From the listing that follows, extract every line and set it down unaltered.

(Collected data):
┌──

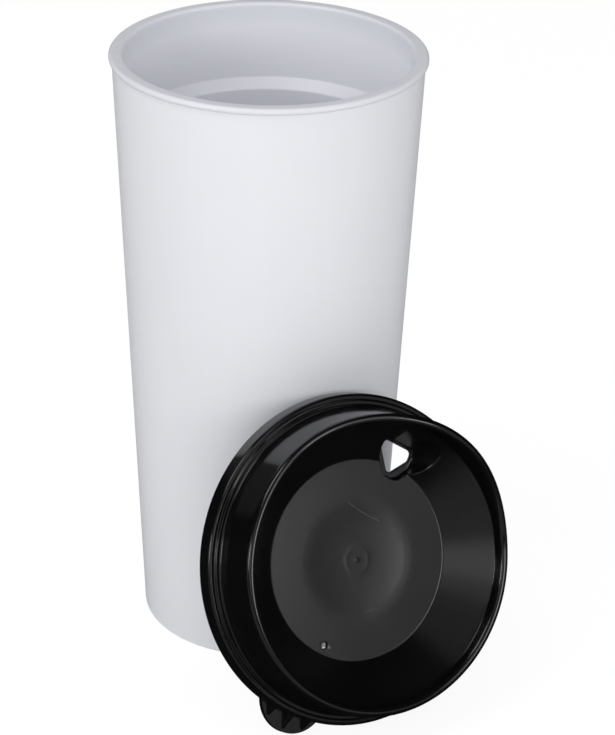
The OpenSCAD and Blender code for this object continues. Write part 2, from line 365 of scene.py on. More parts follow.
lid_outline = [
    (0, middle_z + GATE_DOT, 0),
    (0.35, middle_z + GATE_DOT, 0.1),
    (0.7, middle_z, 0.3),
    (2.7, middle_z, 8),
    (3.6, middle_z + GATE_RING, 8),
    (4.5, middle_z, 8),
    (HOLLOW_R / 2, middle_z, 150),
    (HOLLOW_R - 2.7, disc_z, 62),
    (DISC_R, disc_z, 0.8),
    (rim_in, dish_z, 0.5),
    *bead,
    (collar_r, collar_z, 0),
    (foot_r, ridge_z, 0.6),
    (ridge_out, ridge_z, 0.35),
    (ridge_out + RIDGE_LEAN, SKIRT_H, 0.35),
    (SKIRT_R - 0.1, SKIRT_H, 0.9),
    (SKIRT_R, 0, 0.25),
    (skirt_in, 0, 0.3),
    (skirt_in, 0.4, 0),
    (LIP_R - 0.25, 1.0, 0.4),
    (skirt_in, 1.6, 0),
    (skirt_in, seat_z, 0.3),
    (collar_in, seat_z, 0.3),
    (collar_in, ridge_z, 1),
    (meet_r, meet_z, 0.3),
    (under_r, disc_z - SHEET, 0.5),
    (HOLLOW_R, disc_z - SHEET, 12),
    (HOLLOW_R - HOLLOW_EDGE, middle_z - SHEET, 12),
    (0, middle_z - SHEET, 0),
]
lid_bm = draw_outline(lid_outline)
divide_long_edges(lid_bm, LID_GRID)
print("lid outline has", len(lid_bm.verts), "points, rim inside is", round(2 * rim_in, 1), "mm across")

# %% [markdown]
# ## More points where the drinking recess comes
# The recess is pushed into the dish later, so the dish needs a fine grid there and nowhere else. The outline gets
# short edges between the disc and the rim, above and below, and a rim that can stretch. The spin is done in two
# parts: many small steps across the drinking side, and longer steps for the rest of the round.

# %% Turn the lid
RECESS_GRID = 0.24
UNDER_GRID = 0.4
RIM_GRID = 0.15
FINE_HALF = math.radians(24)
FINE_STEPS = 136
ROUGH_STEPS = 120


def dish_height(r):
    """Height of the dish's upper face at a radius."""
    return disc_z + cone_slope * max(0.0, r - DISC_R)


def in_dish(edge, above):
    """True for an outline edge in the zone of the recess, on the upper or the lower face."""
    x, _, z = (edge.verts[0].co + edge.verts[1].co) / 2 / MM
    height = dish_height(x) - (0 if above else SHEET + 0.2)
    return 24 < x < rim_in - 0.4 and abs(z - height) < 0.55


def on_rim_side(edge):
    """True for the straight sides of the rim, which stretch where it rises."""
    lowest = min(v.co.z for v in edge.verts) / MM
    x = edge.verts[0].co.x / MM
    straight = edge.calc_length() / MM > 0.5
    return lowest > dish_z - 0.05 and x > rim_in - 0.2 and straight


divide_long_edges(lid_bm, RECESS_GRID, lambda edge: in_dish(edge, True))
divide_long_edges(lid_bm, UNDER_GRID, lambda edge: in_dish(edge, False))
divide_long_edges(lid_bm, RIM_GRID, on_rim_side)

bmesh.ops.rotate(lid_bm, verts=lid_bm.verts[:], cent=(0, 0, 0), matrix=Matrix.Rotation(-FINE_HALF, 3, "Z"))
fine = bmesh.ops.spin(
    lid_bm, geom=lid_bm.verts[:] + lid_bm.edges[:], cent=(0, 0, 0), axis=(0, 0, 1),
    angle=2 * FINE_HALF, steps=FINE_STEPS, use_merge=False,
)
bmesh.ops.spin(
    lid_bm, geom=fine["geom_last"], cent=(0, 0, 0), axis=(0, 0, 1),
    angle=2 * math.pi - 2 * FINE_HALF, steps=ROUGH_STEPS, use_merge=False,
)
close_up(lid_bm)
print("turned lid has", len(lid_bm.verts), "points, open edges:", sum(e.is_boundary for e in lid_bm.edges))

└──

(Full output):
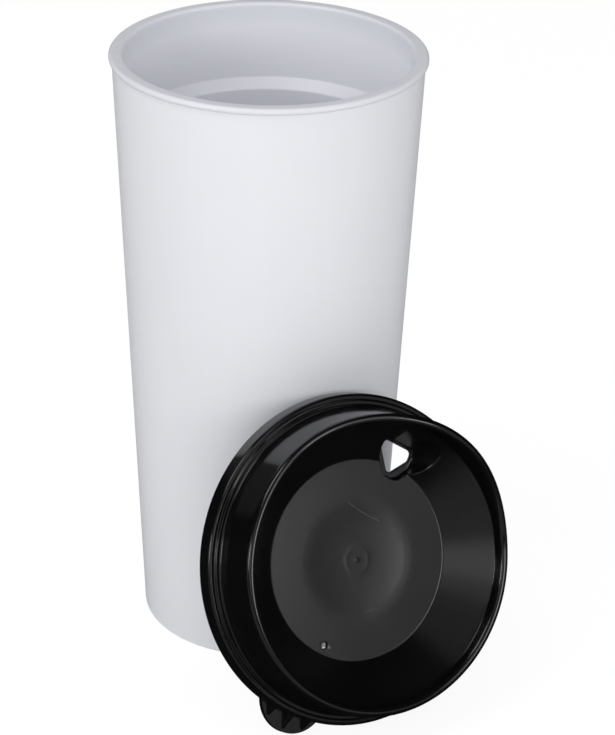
The OpenSCAD and Blender code for this object continues. Write part 2, from line 365 of scene.py on. More parts follow.
lid_outline = [
    (0, middle_z + GATE_DOT, 0),
    (0.35, middle_z + GATE_DOT, 0.1),
    (0.7, middle_z, 0.3),
    (2.7, middle_z, 8),
    (3.6, middle_z + GATE_RING, 8),
    (4.5, middle_z, 8),
    (HOLLOW_R / 2, middle_z, 150),
    (HOLLOW_R - 2.7, disc_z, 62),
    (DISC_R, disc_z, 0.8),
    (rim_in, dish_z, 0.5),
    *bead,
    (collar_r, collar_z, 0),
    (foot_r, ridge_z, 0.6),
    (ridge_out, ridge_z, 0.35),
    (ridge_out + RIDGE_LEAN, SKIRT_H, 0.35),
    (SKIRT_R - 0.1, SKIRT_H, 0.9),
    (SKIRT_R, 0, 0.25),
    (skirt_in, 0, 0.3),
    (skirt_in, 0.4, 0),
    (LIP_R - 0.25, 1.0, 0.4),
    (skirt_in, 1.6, 0),
    (skirt_in, seat_z, 0.3),
    (collar_in, seat_z, 0.3),
    (collar_in, ridge_z, 1),
    (meet_r, meet_z, 0.3),
    (under_r, disc_z - SHEET, 0.5),
    (HOLLOW_R, disc_z - SHEET, 12),
    (HOLLOW_R - HOLLOW_EDGE, middle_z - SHEET, 12),
    (0, middle_z - SHEET, 0),
]
lid_bm = draw_outline(lid_outline)
divide_long_edges(lid_bm, LID_GRID)
print("lid outline has", len(lid_bm.verts), "points, rim inside is", round(2 * rim_in, 1), "mm across")

# %% [markdown]
# ## More points where the drinking recess comes
# The recess is pushed into the dish later, so the dish needs a fine grid there and nowhere else. The outline gets
# short edges between the disc and the rim, above and below, and a rim that can stretch. The spin is done in two
# parts: many small steps across the drinking side, and longer steps for the rest of the round.

# %% Turn the lid
RECESS_GRID = 0.24
UNDER_GRID = 0.4
RIM_GRID = 0.15
FINE_HALF = math.radians(24)
FINE_STEPS = 136
ROUGH_STEPS = 120


def dish_height(r):
    """Height of the dish's upper face at a radius."""
    return disc_z + cone_slope * max(0.0, r - DISC_R)


def in_dish(edge, above):
    """True for an outline edge in the zone of the recess, on the upper or the lower face."""
    x, _, z = (edge.verts[0].co + edge.verts[1].co) / 2 / MM
    height = dish_height(x) - (0 if above else SHEET + 0.2)
    return 24 < x < rim_in - 0.4 and abs(z - height) < 0.55


def on_rim_side(edge):
    """True for the straight sides of the rim, which stretch where it rises."""
    lowest = min(v.co.z for v in edge.verts) / MM
    x = edge.verts[0].co.x / MM
    straight = edge.calc_length() / MM > 0.5
    return lowest > dish_z - 0.05 and x > rim_in - 0.2 and straight


divide_long_edges(lid_bm, RECESS_GRID, lambda edge: in_dish(edge, True))
divide_long_edges(lid_bm, UNDER_GRID, lambda edge: in_dish(edge, False))
divide_long_edges(lid_bm, RIM_GRID, on_rim_side)

bmesh.ops.rotate(lid_bm, verts=lid_bm.verts[:], cent=(0, 0, 0), matrix=Matrix.Rotation(-FINE_HALF, 3, "Z"))
fine = bmesh.ops.spin(
    lid_bm, geom=lid_bm.verts[:] + lid_bm.edges[:], cent=(0, 0, 0), axis=(0, 0, 1),
    angle=2 * FINE_HALF, steps=FINE_STEPS, use_merge=False,
)
bmesh.ops.spin(
    lid_bm, geom=fine["geom_last"], cent=(0, 0, 0), axis=(0, 0, 1),
    angle=2 * math.pi - 2 * FINE_HALF, steps=ROUGH_STEPS, use_merge=False,
)
close_up(lid_bm)
print("turned lid has", len(lid_bm.verts), "points, open edges:", sum(e.is_boundary for e in lid_bm.edges))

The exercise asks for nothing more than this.